Sunday, June 23, 2013

FOOD SPECIAL....Foodies in New York in Grip of ‘Cronut’ Craze



Foodies in New York in Grip of ‘Cronut’ Craze 

Some hungry customers began queueing outside the pastry shop around 3:30 am. Others managed to keep their taste buds at bay for a few more hours, arriving at the patisserie around 6:00 am. They were all united by a desire to sample the food craze that has gripped New York since its debut a month ago. Half doughnut, half croissant: the ‘cronut’ has left the Big Apple’s gourmets in a frenzy.
By the time the Dominique Ansel Bakery in the heart of trendy Soho opened its doors to the public at 8:00 am, the slavering customers were at breaking point. Within the hour, every single cronut available has been sold.
The bakery’s owner, Dominique Ansel, says the crowd reflected the typical pattern since the May 18 launch of the the cronut, a food sensation powered by social media. On the first day, 50 were sold. The next day 100 flew off the shelves, within 15 to 20 minutes.
Since then the bemused pastry chef has become accustomed to queues of 150 to 200 people winding down the street before the bakery has opened.
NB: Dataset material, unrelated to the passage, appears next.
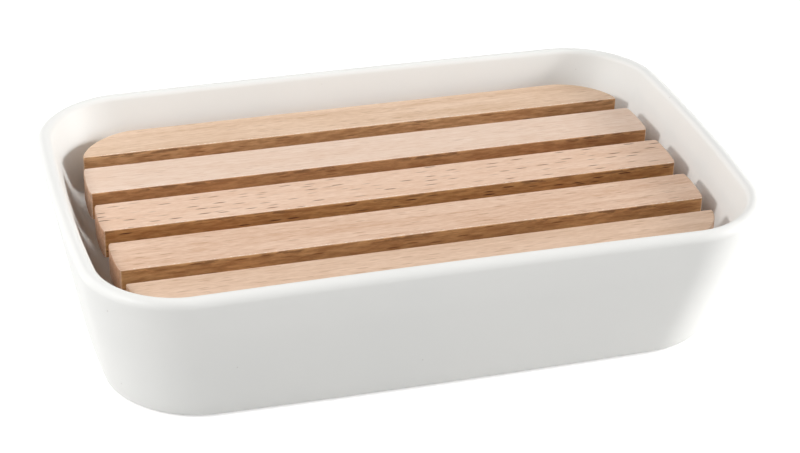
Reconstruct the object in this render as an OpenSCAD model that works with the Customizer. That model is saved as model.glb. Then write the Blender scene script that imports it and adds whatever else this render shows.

Ansel settled upon the idea of the cronut after deciding he wanted to create a hybrid pastry.
His revolutionary confection offers the delicate puff pastry of a traditional croissant shaped into a round doughnut, which is then deep-fried, filled with cream, rolled in maple sugar and coated with a light glaze. It's soft yet crunchy, light and delicious, say the cronut's devotees in the city.
Ansel, regarded as one of the most talented pastry chefs in New York, said settling upon the cronut recipe was a painstaking process. “It took me about two months to perfect the recipe,” Ansel told AFP.
It is so perfect that Jessica Amaral, 30, thought nothing of leaving home at 3:00 am to get in line. The two cronuts she is buying are a treat for her husband to mark the couple's eighth wedding anniversary.
“I am the idiot, I read online that people were arriving at three... The others started to arrive at five. It's my eighth year anniversary, I thought it would be nice for my husband.”
Just behind Amaral in the queue stood Steven Go, a chef who arrived from his home in Staten Island shortly after 5:00 am, at the behest of his wife. Justin Gorder, a 30-year-old salesman, travelled an hour from New Jersey.